__INFORMATION PROVIDED__.
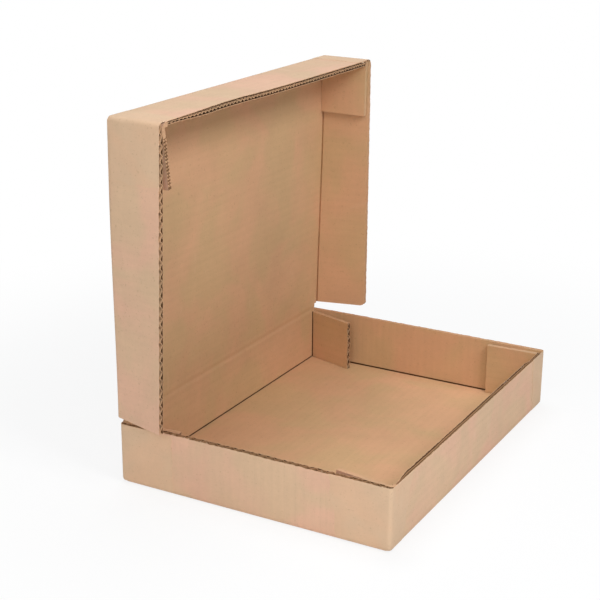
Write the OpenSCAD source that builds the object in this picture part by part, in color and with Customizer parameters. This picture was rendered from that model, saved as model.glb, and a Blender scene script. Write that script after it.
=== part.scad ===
// One-piece picture frame box of corrugated board: a shallow tray with a hinged lid.
// X runs from the hinge to the front wall, Y along the hinge, Z up.
// The origin is the middle of the tray's underside. Lengths are in millimetres.

/* [Board] */
// Thickness of the corrugated board
board_t = 4.2; // [3:0.1:5]
// Inside radius of the board's folds
bend_in = 0.5; // [0.3:0.1:1]
// Distance from flute to flute
flute_pitch = 7.8; // [5:0.1:10]
// Thickness of the liners and of the fluted paper at a cut edge
paper_t = 0.45; // [0.3:0.05:0.6]
// Depth to which the flutes stand open at a cut edge
flute_show = 3; // [1:0.5:4]

/* [Tray] */
// Outside width of the tray, from the hinge to the front
tray_w = 257; // [180:1:400]
// Outside length of the tray, along the hinge
tray_l = 346; // [240:1:500]
// Height of the tray's walls
tray_h = 57; // [40:1:90]
// Length of the tabs in the tray's corners
tray_tab_l = 55; // [30:1:80]
// How far the tray's tabs end below the top of the walls
tray_tab_drop = 2.5; // [1:0.5:6]
// Swing of the far tab at the hinge side, away from its wall, in degrees
swing_far_rear = 16.5; // [0:0.5:35]
// Swing of the near tab at the hinge side, in degrees
swing_near_rear = 4; // [0:1:35]
// Swing of the far tab at the front, in degrees
swing_far_front = 1.5; // [0:0.5:35]
// Swing of the near tab at the front, in degrees
swing_near_front = 9; // [0:1:35]

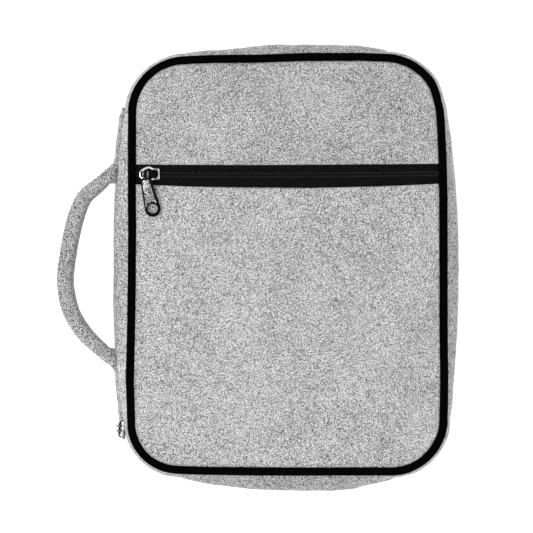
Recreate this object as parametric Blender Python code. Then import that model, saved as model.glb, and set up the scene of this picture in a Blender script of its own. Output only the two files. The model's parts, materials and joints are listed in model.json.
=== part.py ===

__OBJECTIVE__.
Word for word, write out the data.

__WRITTEN REPLY__.
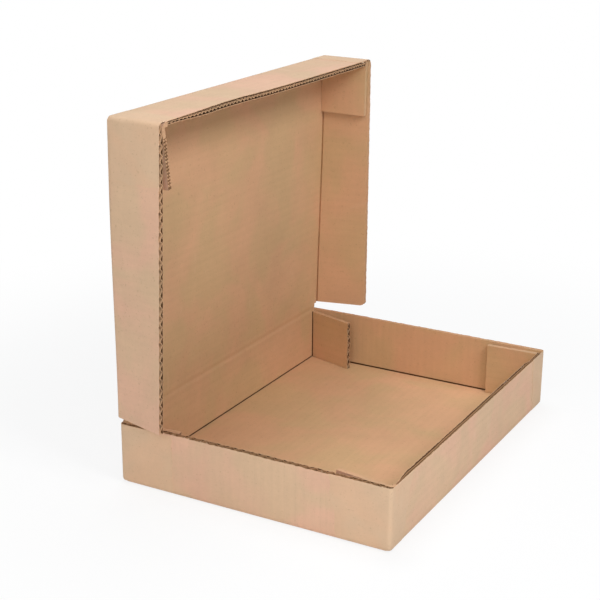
Write the OpenSCAD source that builds the object in this picture part by part, in color and with Customizer parameters. This picture was rendered from that model, saved as model.glb, and a Blender scene script. Write that script after it.
=== part.scad ===
// One-piece picture frame box of corrugated board: a shallow tray with a hinged lid.
// X runs from the hinge to the front wall, Y along the hinge, Z up.
// The origin is the middle of the tray's underside. Lengths are in millimetres.

/* [Board] */
// Thickness of the corrugated board
board_t = 4.2; // [3:0.1:5]
// Inside radius of the board's folds
bend_in = 0.5; // [0.3:0.1:1]
// Distance from flute to flute
flute_pitch = 7.8; // [5:0.1:10]
// Thickness of the liners and of the fluted paper at a cut edge
paper_t = 0.45; // [0.3:0.05:0.6]
// Depth to which the flutes stand open at a cut edge
flute_show = 3; // [1:0.5:4]

/* [Tray] */
// Outside width of the tray, from the hinge to the front
tray_w = 257; // [180:1:400]
// Outside length of the tray, along the hinge
tray_l = 346; // [240:1:500]
// Height of the tray's walls
tray_h = 57; // [40:1:90]
// Length of the tabs in the tray's corners
tray_tab_l = 55; // [30:1:80]
// How far the tray's tabs end below the top of the walls
tray_tab_drop = 2.5; // [1:0.5:6]
// Swing of the far tab at the hinge side, away from its wall, in degrees
swing_far_rear = 16.5; // [0:0.5:35]
// Swing of the near tab at the hinge side, in degrees
swing_near_rear = 4; // [0:1:35]
// Swing of the far tab at the front, in degrees
swing_far_front = 1.5; // [0:0.5:35]
// Swing of the near tab at the front, in degrees
swing_near_front = 9; // [0:1:35]

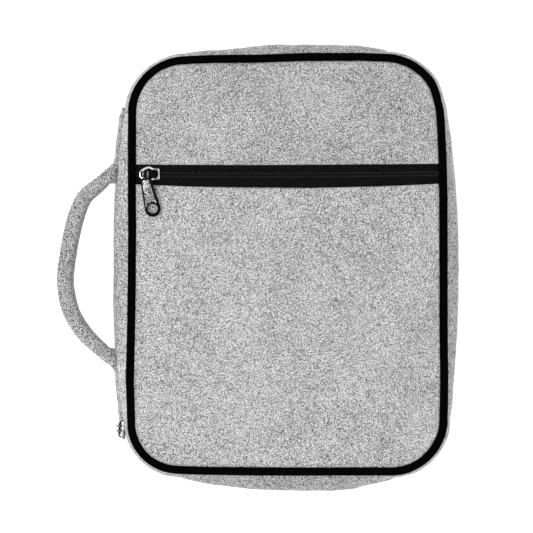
Recreate this object as parametric Blender Python code. Then import that model, saved as model.glb, and set up the scene of this picture in a Blender script of its own. Output only the two files. The model's parts, materials and joints are listed in model.json.
=== part.py ===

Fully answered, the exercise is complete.